Aug 07, 2007 23:11
1. It's pretty obvious that Barry Bonds did steroids at some point, particularly when he hit 73 homers in 2001 at age 37 after previously never hitting more than 47. That said, even without the juice, he's one of the greatest players ever. The tragedy is that being ONE OF the greatest ever wasn't good enough for him. He saw the adulation that Mark McGwire and Sammy Sosa were getting even though they were cheating, and he decided to cheat too in order to bring some of that adulation toward himself. The irony is, now that McGwire and Sosa have both been discredited, if Bonds had stayed clean, he would now be heralded as a shining example of pure, unadulterated greatness. Now he's just another cheater with an asterisk next to his name alongside McGwire, Sosa, Jason Giambi, Rafael Palmeiro, Jose Canseco, and others, none of whom were as good as Bonds was naturally.

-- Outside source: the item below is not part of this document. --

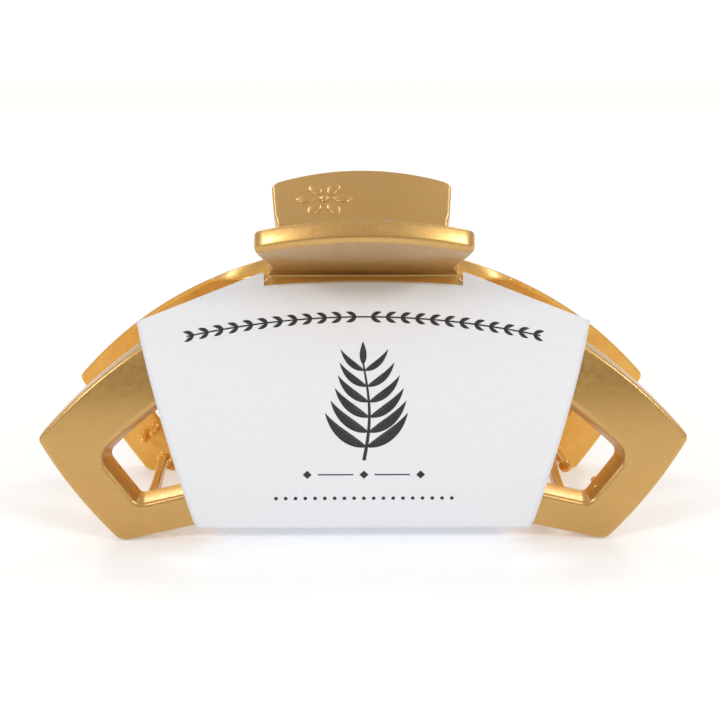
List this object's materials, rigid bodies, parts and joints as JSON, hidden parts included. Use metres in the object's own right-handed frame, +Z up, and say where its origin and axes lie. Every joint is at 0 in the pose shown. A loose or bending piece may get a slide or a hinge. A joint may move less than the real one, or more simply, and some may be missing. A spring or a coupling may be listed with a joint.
{
  "type": "claw hair clip",
  "caption": "Gold claw hair clip on its card: arched jaws with windows and interlocking teeth, turning on a sprung hinge pin under flared handles.",
  "frame": {"origin": "on the surface that the closed clip stands on, below the middle of the hinge", "axes": "+X along the hinge pin and the clip's length, +Y from the front jaw to the back jaw, +Z up to the handles"},
  "size_m": [0.1094, 0.0548, 0.0581],
  "materials": {
    "gold_plastic": "satin pearl gold coating on moulded plastic",
    "steel": "bright drawn steel pin with headed ends",
    "spring_steel": "drawn spring wire",
    "card": "matte white card, die cut"
  },
  "bodies": {
    "front_clip": {"front_jaw": "gold_plastic", "hinge_pin": "steel", "torsion_spring": "spring_steel"},
    "back_clip": {"back_jaw": "gold_plastic"},
    "card": {"display_card": "card"}
  },
  "joints": [
    {"name": "jaw_hinge", "type": "hinge", "parent": "front_clip", "child": "back_clip", "pos_m": [0, 0, 0.0457], "axis": [1, 0, 0], "range_deg": [0, 55], "stiffness_Nm_per_rad": 0.12, "springref_deg": -74.48, "deforming": ["torsion_spring"]},
    {"name": "card_slide", "type": "slide", "parent": "front_clip", "child": "card", "axis": [0, -1, 0], "range_m": [0, 0.05]}
  ]
}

2. Steroids? Who cares? There is a case to be made that steroids are just another artificial enhancement alonside millions of other artificial enhancements. Aren't glasses an artificial enhancement to one's naturally subpar eyesight? If glasses were banned, we would never have had Greg Maddux. How about other legal dietary supplements? How about smaller stadiums and cleaner ballfields and better practice facilities? What about the fact that players today can have more surgeries than players in the past? The point is, baseball is a fundamentally assymetrical game. Eras have different characteristics, and those need to be taken into account whenever someone compares players or teams across many years. This era is simply an era in which many home runs are hit, just as the late 1960s were an era of many great pitchers.
3. Why are steroids banned anyway? I mean, they're only dangerous to the people that use them. Those people are paid millions of dollars, and they choose to use the juice out of their own free will. Why not let them? Let's see how many homers a human being can really hit. Let's see just how well a human can run/bike/lift/etc. I'm being semi-facetious but only semi.
4. I still say Babe Ruth is the greatest baseball player ever. He's third on the all-time home run list and had a higher batting average than almost every other slugger of comparable power. Plus, most importantly, he was a great pitcher before he even became known as a power hitter. He probably would've gone to the Hall of Fame if he had never left the mound in Boston.